From BIUL IV.
The type treatment for the title is a pastiche of the William Shatner turkey Kingdom of the Spiders. I’m pointing this out because no one would have noticed otherwise.
I do not kill spiders. I can’t have that shit on my conscience. I will go out of my way, often to the point of danger, to relocate them outside. Being frightened of spiders is fine; murdering them for your convenience is another matter. As a child, I was bitten by spiders so badly that my ear looked like that of a Smurf’s (without the blue), and the back of my hand swelled up to the point that I couldn’t bend my fingers. I hold no grudge. It was my fault for sleeping on the back porch, which was spider territory.
Frank Zappa wrote an unfinished opera called Hunchentoot, about a giant, mystical spider. Parts of it emerged on the albums Sleep Dirt and Läther. I didn’t care for the female vocals on Sleep Dirt, so I spliced in the instrumentals from Läther and made my own version. I’m always surprised when I hear the vocal parts. By the way- the umlaut over the “a” means that it’s pronounced like “leather”, a word commonly spoken through much of Zappa’s 1970s recordings. Adds a whole new conceptual layer, yes?
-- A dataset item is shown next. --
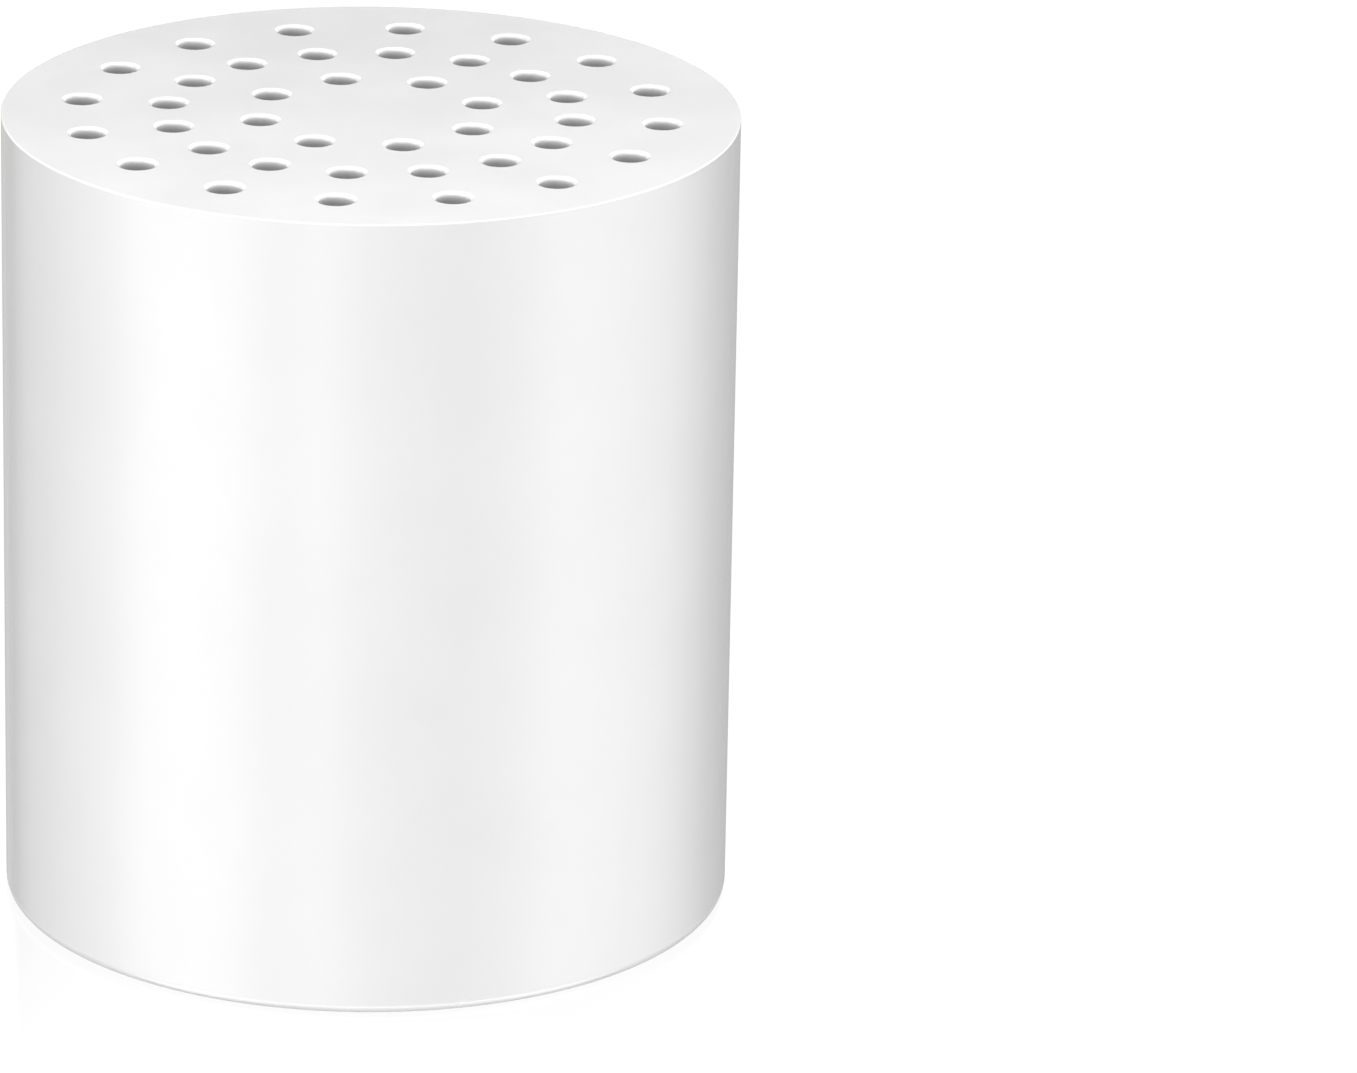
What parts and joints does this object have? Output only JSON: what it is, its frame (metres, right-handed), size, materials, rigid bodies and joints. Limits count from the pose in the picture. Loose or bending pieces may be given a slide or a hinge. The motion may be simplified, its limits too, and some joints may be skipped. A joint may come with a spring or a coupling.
{
  "type": "inline water filter cartridge",
  "caption": "White drum cartridge of an inline water filter: perforated end plate, flush closure ring with a set-back woven screen, layered media inside.",
  "frame": {"origin": "centre of the closure ring's sealing face, on the drum's axis", "axes": "+Z along the drum's axis, from the screen end to the perforated end; +X and +Y run along the arms of the support cross"},
  "size_m": [0.07, 0.07, 0.078],
  "materials": {
    "white_housing": "polished injection-moulded white plastic, glossy, faintly uneven",
    "white_ring": "injection-moulded white plastic, satin sealing face",
    "white_cross": "as-moulded white plastic",
    "stainless_mesh": "plain-woven fine stainless wire, cut edge",
    "stainless_disc": "fine stainless divider disc",
    "white_felt": "needled white polypropylene felt",
    "calcium_sulfite": "off-white granules",
    "copper_zinc": "brassy redox-alloy granules",
    "coconut_carbon": "black crushed activated-carbon granules",
    "tourmaline_ceramic": "dark fired ceramic balls, matt",
    "mineral_ceramic": "tan fired ceramic balls, matt",
    "alkaline_ceramic": "off-white fired ceramic balls, matt",
    "zeolite": "pale angular granules"
  },
  "bodies": {
    "root": {"housing_cup": "white_housing", "closure_ring": "white_ring", "end_screen": "stainless_mesh", "screen_support_cross": "white_cross", "sediment_pad": "white_felt", "sediment_divider_screen": "stainless_disc", "calcium_sulfite_bed": "calcium_sulfite", "sulfite_divider_felt": "white_felt", "copper_zinc_bed": "copper_zinc", "copper_zinc_divider_screen": "stainless_disc", "coconut_carbon_bed": "coconut_carbon", "carbon_divider_felt": "white_felt", "tourmaline_balls": "tourmaline_ceramic", "lower_ball_screen": "stainless_disc", "mineral_balls": "mineral_ceramic", "middle_ball_screen": "stainless_disc", "alkaline_balls": "alkaline_ceramic", "upper_ball_screen": "stainless_disc", "zeolite_bed": "zeolite", "polishing_pad": "white_felt", "hole_screen": "stainless_mesh"}
  },
  "joints": []
}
Here is the official story.
Zappa wanted to create an eight-sided album. Warner Brothers wanted Zappa to fulfill his contractual obligation with four more albums. As with Prince and DEVO, WB got their way. The brilliant Gary Panter was called in to do covers, placing him in an awkward historical position. Four albums were slapped together and consecutively released. Frank drove to a little old radio station in Pasadena with some beers, handed the Läther master to the deejay, and delivered a not-that-bitter introduction to listeners, instructing them to ready a tape recorder. They were about to receive his fated eight-sided album, in full, for free. This is why Läther existed in bootleg form, until Rykodisc did the world a favor and released it on compact disc, the way Frank Zappa intended, in 1995.
“This is an eight-sided album. They don’t happen very often. I had my nerve, didn’t I?” -FZ
If you look closely, you can see that DEVO and Prince also put out big fat healthy box sets after parting with Warner Brothers. In the liners for the essential DEVO Live: The Mongoloid Years, the band’s lucrative yet crippling union with WB was described thusly: “we bend over and bed down with Bugs Bunny.” It gives the corporate-parody aesthetic of their 1979 masterwork Duty Now For The Future so much more impact, does it not?
Corporate slavery in exchange for fame and fortune. That’s why Prince wrote “SLAVE” on his forehead, years ago, in concert. That’s why Trent Reznor wrote “Happiness In Slavery”. I know it’s redundant to express awe and adulation for Prince Rogers Nelson, but the man got the world to adopt a unique symbol as his name. That’s god mode, my friends.
When the world recognizes your mark outside of corporate trademarks, you’ve won. Red dome hat = DEVO. Mustache and soul patch = Frank Zappa. It can still be done, even in the over-corporatized colony that enslaves us.
You can simply draw a spider, and frighten most people just as much as a real one. That is the root of the power of the symbol.